STATED PROBLEM — Your task is to reproduce the material exactly.

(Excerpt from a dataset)
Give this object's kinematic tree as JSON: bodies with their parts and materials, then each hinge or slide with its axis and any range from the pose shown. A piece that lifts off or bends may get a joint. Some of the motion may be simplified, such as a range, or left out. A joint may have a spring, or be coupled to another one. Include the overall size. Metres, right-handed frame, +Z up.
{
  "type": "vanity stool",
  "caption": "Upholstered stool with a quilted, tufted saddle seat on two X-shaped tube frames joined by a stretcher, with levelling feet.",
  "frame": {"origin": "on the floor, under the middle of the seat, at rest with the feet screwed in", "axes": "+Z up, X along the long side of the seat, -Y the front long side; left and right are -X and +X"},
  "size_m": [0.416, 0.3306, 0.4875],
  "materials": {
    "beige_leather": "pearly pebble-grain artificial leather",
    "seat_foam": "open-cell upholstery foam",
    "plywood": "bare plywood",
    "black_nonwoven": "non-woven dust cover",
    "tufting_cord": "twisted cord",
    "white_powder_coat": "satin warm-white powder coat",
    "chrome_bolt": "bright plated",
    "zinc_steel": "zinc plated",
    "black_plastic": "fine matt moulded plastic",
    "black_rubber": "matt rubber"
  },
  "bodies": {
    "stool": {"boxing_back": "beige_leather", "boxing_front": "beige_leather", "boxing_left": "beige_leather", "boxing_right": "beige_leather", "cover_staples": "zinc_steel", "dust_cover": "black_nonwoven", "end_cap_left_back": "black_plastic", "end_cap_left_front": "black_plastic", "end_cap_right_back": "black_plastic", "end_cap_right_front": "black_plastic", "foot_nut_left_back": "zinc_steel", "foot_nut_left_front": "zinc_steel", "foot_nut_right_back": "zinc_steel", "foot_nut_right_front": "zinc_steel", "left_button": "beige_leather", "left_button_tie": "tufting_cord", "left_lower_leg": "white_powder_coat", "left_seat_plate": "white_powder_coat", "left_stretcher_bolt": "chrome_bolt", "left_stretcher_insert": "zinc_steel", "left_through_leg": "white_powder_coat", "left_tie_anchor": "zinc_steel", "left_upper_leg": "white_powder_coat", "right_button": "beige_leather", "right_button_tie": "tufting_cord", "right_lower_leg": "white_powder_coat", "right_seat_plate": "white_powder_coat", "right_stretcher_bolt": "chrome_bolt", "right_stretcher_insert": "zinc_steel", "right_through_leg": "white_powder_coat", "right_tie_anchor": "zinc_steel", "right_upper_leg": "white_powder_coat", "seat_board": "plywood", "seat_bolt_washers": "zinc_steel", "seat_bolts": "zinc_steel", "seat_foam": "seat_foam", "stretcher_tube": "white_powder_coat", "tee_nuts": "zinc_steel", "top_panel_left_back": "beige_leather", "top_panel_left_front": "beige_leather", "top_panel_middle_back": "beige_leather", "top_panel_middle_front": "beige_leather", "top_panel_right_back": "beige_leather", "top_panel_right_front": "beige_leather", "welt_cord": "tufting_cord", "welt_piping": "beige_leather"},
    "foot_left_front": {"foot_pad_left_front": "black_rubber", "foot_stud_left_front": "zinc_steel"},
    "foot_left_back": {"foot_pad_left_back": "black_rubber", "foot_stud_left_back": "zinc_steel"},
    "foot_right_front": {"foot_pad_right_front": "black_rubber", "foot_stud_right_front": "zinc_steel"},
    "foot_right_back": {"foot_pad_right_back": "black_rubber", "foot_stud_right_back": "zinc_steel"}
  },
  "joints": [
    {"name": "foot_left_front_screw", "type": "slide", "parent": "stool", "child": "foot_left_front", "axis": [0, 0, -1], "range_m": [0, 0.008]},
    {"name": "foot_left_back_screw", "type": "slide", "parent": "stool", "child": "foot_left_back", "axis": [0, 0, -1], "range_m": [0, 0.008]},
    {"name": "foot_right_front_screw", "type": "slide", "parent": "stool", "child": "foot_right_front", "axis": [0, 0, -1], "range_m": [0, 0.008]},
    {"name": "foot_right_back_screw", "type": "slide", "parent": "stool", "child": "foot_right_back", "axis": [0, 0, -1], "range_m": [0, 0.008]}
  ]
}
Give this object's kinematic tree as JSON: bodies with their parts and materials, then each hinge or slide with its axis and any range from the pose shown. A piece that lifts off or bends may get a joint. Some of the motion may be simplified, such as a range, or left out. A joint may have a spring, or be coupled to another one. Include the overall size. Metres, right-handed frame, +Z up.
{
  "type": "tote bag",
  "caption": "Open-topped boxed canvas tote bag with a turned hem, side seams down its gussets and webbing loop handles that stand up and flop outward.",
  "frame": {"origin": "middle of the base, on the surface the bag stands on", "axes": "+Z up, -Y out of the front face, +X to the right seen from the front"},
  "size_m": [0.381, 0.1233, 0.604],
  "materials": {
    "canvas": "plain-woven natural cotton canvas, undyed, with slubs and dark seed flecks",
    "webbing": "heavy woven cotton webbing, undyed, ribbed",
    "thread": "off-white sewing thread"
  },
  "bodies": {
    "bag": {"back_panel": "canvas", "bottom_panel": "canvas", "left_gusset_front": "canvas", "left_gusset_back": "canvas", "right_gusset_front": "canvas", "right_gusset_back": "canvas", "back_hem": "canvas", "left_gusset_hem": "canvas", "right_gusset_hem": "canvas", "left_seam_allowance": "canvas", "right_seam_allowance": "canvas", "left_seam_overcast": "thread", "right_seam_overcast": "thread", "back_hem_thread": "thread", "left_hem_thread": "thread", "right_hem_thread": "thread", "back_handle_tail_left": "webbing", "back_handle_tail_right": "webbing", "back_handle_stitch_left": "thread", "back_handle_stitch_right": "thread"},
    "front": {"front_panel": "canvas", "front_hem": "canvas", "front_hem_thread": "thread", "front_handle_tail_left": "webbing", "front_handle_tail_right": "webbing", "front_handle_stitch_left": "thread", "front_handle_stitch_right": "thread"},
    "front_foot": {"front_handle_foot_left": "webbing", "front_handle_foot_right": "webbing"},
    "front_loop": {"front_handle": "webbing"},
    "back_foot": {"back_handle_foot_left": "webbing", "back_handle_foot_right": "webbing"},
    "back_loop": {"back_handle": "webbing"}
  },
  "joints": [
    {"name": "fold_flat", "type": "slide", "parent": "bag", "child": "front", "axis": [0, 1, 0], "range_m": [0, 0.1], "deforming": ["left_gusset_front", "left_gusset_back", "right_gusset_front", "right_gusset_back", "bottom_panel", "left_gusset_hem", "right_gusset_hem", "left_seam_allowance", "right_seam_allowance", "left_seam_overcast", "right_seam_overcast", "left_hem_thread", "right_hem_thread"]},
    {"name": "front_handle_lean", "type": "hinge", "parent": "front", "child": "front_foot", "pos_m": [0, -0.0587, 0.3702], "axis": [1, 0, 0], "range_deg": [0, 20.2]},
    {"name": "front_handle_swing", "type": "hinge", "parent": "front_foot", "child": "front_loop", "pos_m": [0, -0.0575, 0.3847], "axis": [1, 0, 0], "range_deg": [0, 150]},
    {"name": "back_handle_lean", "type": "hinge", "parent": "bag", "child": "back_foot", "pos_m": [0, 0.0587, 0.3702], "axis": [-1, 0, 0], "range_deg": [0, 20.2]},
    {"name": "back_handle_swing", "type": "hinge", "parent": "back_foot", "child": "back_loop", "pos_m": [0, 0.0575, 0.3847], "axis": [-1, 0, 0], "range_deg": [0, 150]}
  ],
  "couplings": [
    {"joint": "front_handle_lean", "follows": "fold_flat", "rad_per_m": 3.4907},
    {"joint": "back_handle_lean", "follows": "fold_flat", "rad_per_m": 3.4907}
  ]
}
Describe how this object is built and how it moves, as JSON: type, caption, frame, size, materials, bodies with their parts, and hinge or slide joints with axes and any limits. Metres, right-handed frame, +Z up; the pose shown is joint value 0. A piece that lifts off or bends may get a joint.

COMPLETE OUTPUT —
Give this object's kinematic tree as JSON: bodies with their parts and materials, then each hinge or slide with its axis and any range from the pose shown. A piece that lifts off or bends may get a joint. Some of the motion may be simplified, such as a range, or left out. A joint may have a spring, or be coupled to another one. Include the overall size. Metres, right-handed frame, +Z up.
{
  "type": "vanity stool",
  "caption": "Upholstered stool with a quilted, tufted saddle seat on two X-shaped tube frames joined by a stretcher, with levelling feet.",
  "frame": {"origin": "on the floor, under the middle of the seat, at rest with the feet screwed in", "axes": "+Z up, X along the long side of the seat, -Y the front long side; left and right are -X and +X"},
  "size_m": [0.416, 0.3306, 0.4875],
  "materials": {
    "beige_leather": "pearly pebble-grain artificial leather",
    "seat_foam": "open-cell upholstery foam",
    "plywood": "bare plywood",
    "black_nonwoven": "non-woven dust cover",
    "tufting_cord": "twisted cord",
    "white_powder_coat": "satin warm-white powder coat",
    "chrome_bolt": "bright plated",
    "zinc_steel": "zinc plated",
    "black_plastic": "fine matt moulded plastic",
    "black_rubber": "matt rubber"
  },
  "bodies": {
    "stool": {"boxing_back": "beige_leather", "boxing_front": "beige_leather", "boxing_left": "beige_leather", "boxing_right": "beige_leather", "cover_staples": "zinc_steel", "dust_cover": "black_nonwoven", "end_cap_left_back": "black_plastic", "end_cap_left_front": "black_plastic", "end_cap_right_back": "black_plastic", "end_cap_right_front": "black_plastic", "foot_nut_left_back": "zinc_steel", "foot_nut_left_front": "zinc_steel", "foot_nut_right_back": "zinc_steel", "foot_nut_right_front": "zinc_steel", "left_button": "beige_leather", "left_button_tie": "tufting_cord", "left_lower_leg": "white_powder_coat", "left_seat_plate": "white_powder_coat", "left_stretcher_bolt": "chrome_bolt", "left_stretcher_insert": "zinc_steel", "left_through_leg": "white_powder_coat", "left_tie_anchor": "zinc_steel", "left_upper_leg": "white_powder_coat", "right_button": "beige_leather", "right_button_tie": "tufting_cord", "right_lower_leg": "white_powder_coat", "right_seat_plate": "white_powder_coat", "right_stretcher_bolt": "chrome_bolt", "right_stretcher_insert": "zinc_steel", "right_through_leg": "white_powder_coat", "right_tie_anchor": "zinc_steel", "right_upper_leg": "white_powder_coat", "seat_board": "plywood", "seat_bolt_washers": "zinc_steel", "seat_bolts": "zinc_steel", "seat_foam": "seat_foam", "stretcher_tube": "white_powder_coat", "tee_nuts": "zinc_steel", "top_panel_left_back": "beige_leather", "top_panel_left_front": "beige_leather", "top_panel_middle_back": "beige_leather", "top_panel_middle_front": "beige_leather", "top_panel_right_back": "beige_leather", "top_panel_right_front": "beige_leather", "welt_cord": "tufting_cord", "welt_piping": "beige_leather"},
    "foot_left_front": {"foot_pad_left_front": "black_rubber", "foot_stud_left_front": "zinc_steel"},
    "foot_left_back": {"foot_pad_left_back": "black_rubber", "foot_stud_left_back": "zinc_steel"},
    "foot_right_front": {"foot_pad_right_front": "black_rubber", "foot_stud_right_front": "zinc_steel"},
    "foot_right_back": {"foot_pad_right_back": "black_rubber", "foot_stud_right_back": "zinc_steel"}
  },
  "joints": [
    {"name": "foot_left_front_screw", "type": "slide", "parent": "stool", "child": "foot_left_front", "axis": [0, 0, -1], "range_m": [0, 0.008]},
    {"name": "foot_left_back_screw", "type": "slide", "parent": "stool", "child": "foot_left_back", "axis": [0, 0, -1], "range_m": [0, 0.008]},
    {"name": "foot_right_front_screw", "type": "slide", "parent": "stool", "child": "foot_right_front", "axis": [0, 0, -1], "range_m": [0, 0.008]},
    {"name": "foot_right_back_screw", "type": "slide", "parent": "stool", "child": "foot_right_back", "axis": [0, 0, -1], "range_m": [0, 0.008]}
  ]
}
Give this object's kinematic tree as JSON: bodies with their parts and materials, then each hinge or slide with its axis and any range from the pose shown. A piece that lifts off or bends may get a joint. Some of the motion may be simplified, such as a range, or left out. A joint may have a spring, or be coupled to another one. Include the overall size. Metres, right-handed frame, +Z up.
{
  "type": "tote bag",
  "caption": "Open-topped boxed canvas tote bag with a turned hem, side seams down its gussets and webbing loop handles that stand up and flop outward.",
  "frame": {"origin": "middle of the base, on the surface the bag stands on", "axes": "+Z up, -Y out of the front face, +X to the right seen from the front"},
  "size_m": [0.381, 0.1233, 0.604],
  "materials": {
    "canvas": "plain-woven natural cotton canvas, undyed, with slubs and dark seed flecks",
    "webbing": "heavy woven cotton webbing, undyed, ribbed",
    "thread": "off-white sewing thread"
  },
  "bodies": {
    "bag": {"back_panel": "canvas", "bottom_panel": "canvas", "left_gusset_front": "canvas", "left_gusset_back": "canvas", "right_gusset_front": "canvas", "right_gusset_back": "canvas", "back_hem": "canvas", "left_gusset_hem": "canvas", "right_gusset_hem": "canvas", "left_seam_allowance": "canvas", "right_seam_allowance": "canvas", "left_seam_overcast": "thread", "right_seam_overcast": "thread", "back_hem_thread": "thread", "left_hem_thread": "thread", "right_hem_thread": "thread", "back_handle_tail_left": "webbing", "back_handle_tail_right": "webbing", "back_handle_stitch_left": "thread", "back_handle_stitch_right": "thread"},
    "front": {"front_panel": "canvas", "front_hem": "canvas", "front_hem_thread": "thread", "front_handle_tail_left": "webbing", "front_handle_tail_right": "webbing", "front_handle_stitch_left": "thread", "front_handle_stitch_right": "thread"},
    "front_foot": {"front_handle_foot_left": "webbing", "front_handle_foot_right": "webbing"},
    "front_loop": {"front_handle": "webbing"},
    "back_foot": {"back_handle_foot_left": "webbing", "back_handle_foot_right": "webbing"},
    "back_loop": {"back_handle": "webbing"}
  },
  "joints": [
    {"name": "fold_flat", "type": "slide", "parent": "bag", "child": "front", "axis": [0, 1, 0], "range_m": [0, 0.1], "deforming": ["left_gusset_front", "left_gusset_back", "right_gusset_front", "right_gusset_back", "bottom_panel", "left_gusset_hem", "right_gusset_hem", "left_seam_allowance", "right_seam_allowance", "left_seam_overcast", "right_seam_overcast", "left_hem_thread", "right_hem_thread"]},
    {"name": "front_handle_lean", "type": "hinge", "parent": "front", "child": "front_foot", "pos_m": [0, -0.0587, 0.3702], "axis": [1, 0, 0], "range_deg": [0, 20.2]},
    {"name": "front_handle_swing", "type": "hinge", "parent": "front_foot", "child": "front_loop", "pos_m": [0, -0.0575, 0.3847], "axis": [1, 0, 0], "range_deg": [0, 150]},
    {"name": "back_handle_lean", "type": "hinge", "parent": "bag", "child": "back_foot", "pos_m": [0, 0.0587, 0.3702], "axis": [-1, 0, 0], "range_deg": [0, 20.2]},
    {"name": "back_handle_swing", "type": "hinge", "parent": "back_foot", "child": "back_loop", "pos_m": [0, 0.0575, 0.3847], "axis": [-1, 0, 0], "range_deg": [0, 150]}
  ],
  "couplings": [
    {"joint": "front_handle_lean", "follows": "fold_flat", "rad_per_m": 3.4907},
    {"joint": "back_handle_lean", "follows": "fold_flat", "rad_per_m": 3.4907}
  ]
}
Describe how this object is built and how it moves, as JSON: type, caption, frame, size, materials, bodies with their parts, and hinge or slide joints with axes and any limits. Metres, right-handed frame, +Z up; the pose shown is joint value 0. A piece that lifts off or bends may get a joint.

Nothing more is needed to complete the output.